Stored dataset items
........

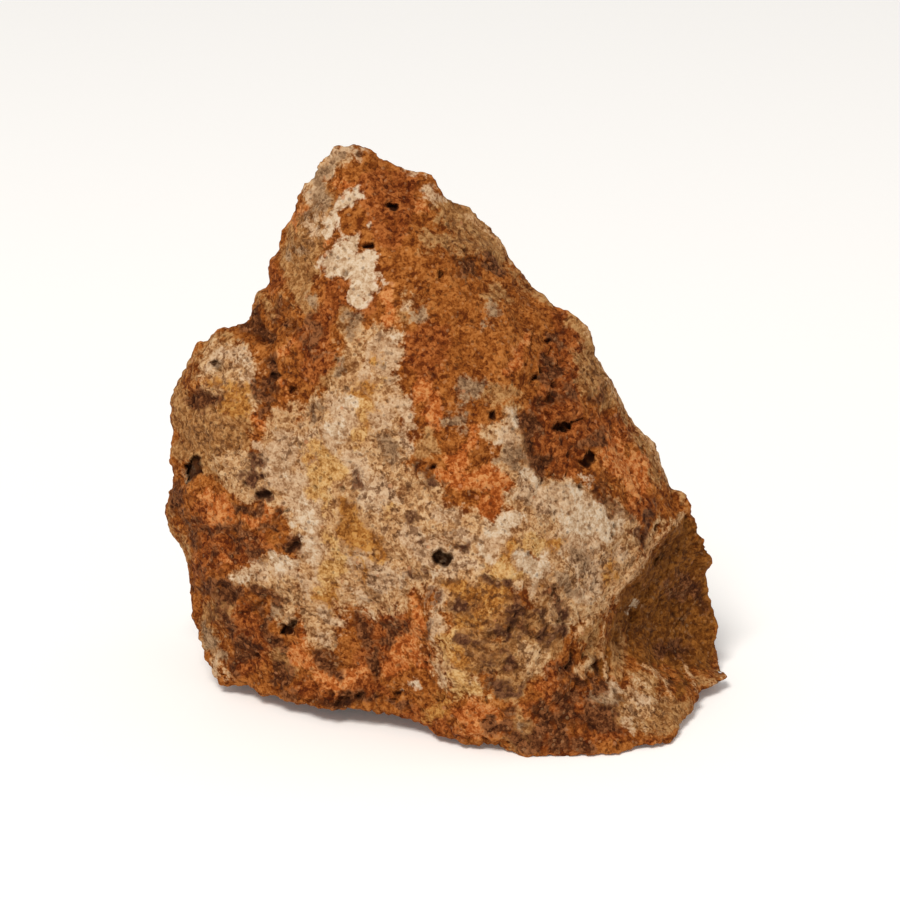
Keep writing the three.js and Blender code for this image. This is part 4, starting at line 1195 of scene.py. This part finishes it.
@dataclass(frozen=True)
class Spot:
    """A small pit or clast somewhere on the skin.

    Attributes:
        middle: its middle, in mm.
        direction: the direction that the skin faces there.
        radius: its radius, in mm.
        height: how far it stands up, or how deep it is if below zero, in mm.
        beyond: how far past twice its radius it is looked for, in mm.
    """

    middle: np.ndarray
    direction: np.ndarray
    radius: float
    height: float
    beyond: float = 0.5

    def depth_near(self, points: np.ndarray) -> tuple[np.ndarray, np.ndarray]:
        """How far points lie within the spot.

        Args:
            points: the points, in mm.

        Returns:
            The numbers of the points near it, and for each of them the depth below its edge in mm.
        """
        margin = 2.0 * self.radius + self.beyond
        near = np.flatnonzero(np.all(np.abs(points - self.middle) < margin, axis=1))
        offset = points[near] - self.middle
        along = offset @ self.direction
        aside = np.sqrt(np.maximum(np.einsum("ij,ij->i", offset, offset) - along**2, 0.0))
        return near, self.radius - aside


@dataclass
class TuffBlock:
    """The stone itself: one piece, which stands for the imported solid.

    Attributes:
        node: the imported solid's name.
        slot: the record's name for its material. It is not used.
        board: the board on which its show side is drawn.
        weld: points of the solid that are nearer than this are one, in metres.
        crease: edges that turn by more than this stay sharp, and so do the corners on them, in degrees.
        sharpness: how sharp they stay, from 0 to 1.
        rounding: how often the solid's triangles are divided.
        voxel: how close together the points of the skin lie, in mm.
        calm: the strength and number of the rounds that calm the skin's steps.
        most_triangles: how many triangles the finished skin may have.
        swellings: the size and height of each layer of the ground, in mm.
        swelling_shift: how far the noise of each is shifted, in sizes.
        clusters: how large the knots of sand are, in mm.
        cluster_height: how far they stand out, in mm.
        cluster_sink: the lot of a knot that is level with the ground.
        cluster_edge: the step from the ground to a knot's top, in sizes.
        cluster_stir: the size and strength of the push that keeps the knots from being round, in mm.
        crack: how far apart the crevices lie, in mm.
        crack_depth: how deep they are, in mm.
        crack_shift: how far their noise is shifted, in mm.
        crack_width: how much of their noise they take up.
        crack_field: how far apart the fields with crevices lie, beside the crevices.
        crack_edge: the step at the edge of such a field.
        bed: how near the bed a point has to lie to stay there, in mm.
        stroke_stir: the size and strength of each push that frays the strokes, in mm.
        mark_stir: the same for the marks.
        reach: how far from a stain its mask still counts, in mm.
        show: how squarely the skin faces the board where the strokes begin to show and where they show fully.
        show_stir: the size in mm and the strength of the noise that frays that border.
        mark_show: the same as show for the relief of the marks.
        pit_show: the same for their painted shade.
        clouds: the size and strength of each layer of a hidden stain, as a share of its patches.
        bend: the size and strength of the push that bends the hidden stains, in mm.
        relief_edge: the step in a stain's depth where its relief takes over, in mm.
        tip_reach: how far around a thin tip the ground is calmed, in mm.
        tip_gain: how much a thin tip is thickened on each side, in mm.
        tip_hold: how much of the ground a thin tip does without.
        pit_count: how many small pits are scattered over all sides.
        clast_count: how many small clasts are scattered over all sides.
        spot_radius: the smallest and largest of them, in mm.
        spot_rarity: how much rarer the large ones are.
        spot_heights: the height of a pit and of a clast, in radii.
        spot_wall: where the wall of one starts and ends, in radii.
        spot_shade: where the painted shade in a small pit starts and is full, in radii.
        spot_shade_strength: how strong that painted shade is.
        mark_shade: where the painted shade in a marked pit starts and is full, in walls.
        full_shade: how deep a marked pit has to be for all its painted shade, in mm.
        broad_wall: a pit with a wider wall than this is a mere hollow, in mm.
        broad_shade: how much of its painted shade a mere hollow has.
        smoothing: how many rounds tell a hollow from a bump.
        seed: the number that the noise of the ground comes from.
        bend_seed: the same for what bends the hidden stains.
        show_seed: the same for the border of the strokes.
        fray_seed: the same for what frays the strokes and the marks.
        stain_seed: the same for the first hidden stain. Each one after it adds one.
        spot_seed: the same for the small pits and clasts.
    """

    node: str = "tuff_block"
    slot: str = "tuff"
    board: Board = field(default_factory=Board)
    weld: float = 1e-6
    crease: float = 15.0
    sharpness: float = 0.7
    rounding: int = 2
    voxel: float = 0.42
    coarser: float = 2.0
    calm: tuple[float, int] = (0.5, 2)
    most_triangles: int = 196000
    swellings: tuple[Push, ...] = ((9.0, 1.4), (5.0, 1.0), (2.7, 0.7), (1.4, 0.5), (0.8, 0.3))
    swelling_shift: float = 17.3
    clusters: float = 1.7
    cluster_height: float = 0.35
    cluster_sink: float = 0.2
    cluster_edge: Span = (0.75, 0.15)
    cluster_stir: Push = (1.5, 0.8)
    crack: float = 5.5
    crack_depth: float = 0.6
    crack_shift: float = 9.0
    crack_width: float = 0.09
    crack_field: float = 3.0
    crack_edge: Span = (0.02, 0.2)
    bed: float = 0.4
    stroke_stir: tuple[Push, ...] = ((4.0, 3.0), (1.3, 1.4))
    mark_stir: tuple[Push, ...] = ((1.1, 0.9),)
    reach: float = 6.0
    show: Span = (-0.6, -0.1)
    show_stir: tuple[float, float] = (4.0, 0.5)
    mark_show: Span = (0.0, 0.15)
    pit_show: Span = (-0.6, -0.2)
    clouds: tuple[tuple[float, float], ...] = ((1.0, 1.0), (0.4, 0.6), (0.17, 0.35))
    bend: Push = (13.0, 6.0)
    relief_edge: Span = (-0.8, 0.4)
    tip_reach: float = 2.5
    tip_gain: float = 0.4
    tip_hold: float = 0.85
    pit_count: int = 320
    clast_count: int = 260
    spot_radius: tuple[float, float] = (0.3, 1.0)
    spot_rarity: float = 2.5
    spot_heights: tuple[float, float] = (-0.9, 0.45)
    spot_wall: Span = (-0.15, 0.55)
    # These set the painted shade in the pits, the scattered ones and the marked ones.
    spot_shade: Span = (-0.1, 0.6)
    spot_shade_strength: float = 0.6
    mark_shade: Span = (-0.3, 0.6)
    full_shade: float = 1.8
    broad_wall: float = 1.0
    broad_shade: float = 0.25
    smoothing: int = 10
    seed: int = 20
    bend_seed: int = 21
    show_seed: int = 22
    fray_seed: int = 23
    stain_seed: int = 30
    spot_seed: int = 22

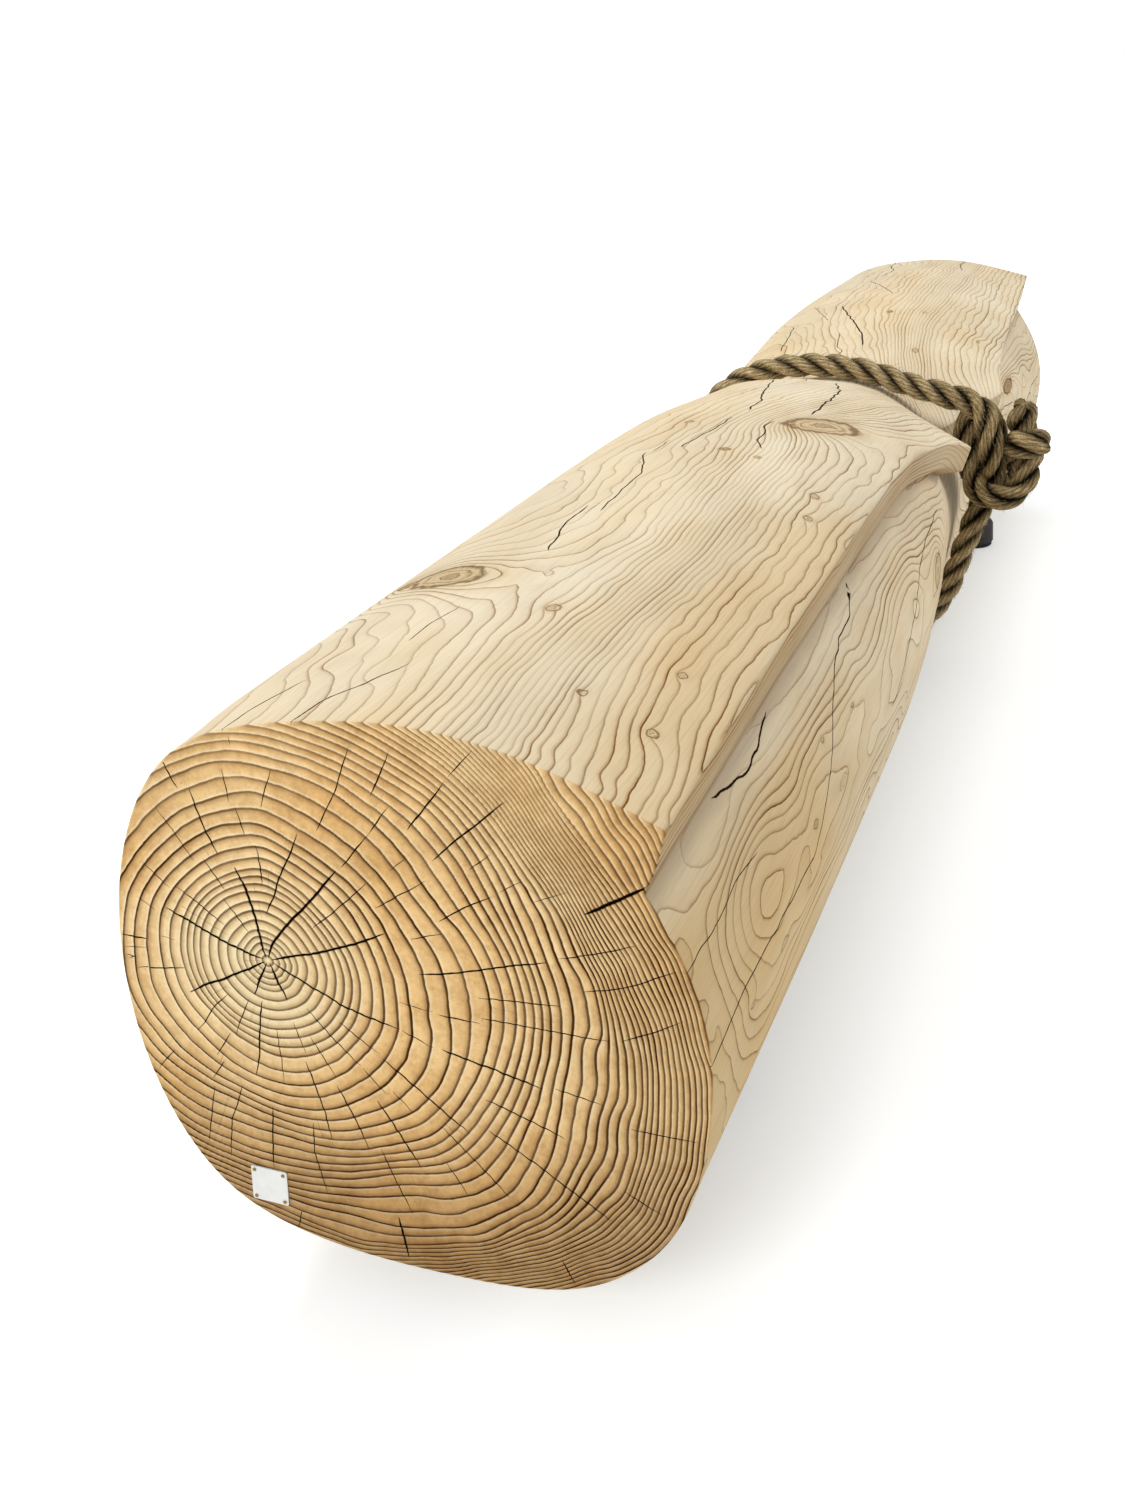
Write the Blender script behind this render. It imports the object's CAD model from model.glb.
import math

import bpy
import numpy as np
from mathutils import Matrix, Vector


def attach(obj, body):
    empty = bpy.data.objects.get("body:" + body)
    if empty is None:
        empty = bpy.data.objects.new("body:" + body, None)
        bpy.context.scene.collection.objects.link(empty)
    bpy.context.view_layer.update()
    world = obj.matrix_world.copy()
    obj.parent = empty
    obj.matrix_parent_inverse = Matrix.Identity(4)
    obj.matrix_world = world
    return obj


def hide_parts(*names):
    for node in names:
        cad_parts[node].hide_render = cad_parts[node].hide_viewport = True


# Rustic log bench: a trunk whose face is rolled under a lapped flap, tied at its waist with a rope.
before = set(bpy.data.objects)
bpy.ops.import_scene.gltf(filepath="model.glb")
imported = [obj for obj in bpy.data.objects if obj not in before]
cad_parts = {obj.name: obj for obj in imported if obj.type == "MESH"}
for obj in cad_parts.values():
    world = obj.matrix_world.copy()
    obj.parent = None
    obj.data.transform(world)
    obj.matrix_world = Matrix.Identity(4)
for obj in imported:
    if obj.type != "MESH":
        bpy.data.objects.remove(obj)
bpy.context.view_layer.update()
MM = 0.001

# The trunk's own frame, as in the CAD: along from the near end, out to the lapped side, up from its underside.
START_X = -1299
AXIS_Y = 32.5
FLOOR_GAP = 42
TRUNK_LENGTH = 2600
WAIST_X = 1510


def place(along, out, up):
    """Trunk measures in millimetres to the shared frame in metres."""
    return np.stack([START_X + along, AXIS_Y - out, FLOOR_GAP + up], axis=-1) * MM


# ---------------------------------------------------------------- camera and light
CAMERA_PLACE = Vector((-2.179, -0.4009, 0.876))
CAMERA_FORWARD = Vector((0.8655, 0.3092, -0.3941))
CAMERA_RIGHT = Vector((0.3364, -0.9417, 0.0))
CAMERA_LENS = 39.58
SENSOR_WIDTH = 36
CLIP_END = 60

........

Problem details >> Scan the material above. Extract every line in which the word "before" occurs.

Solved problem >>
before = set(bpy.data.objects)
imported = [obj for obj in bpy.data.objects if obj not in before]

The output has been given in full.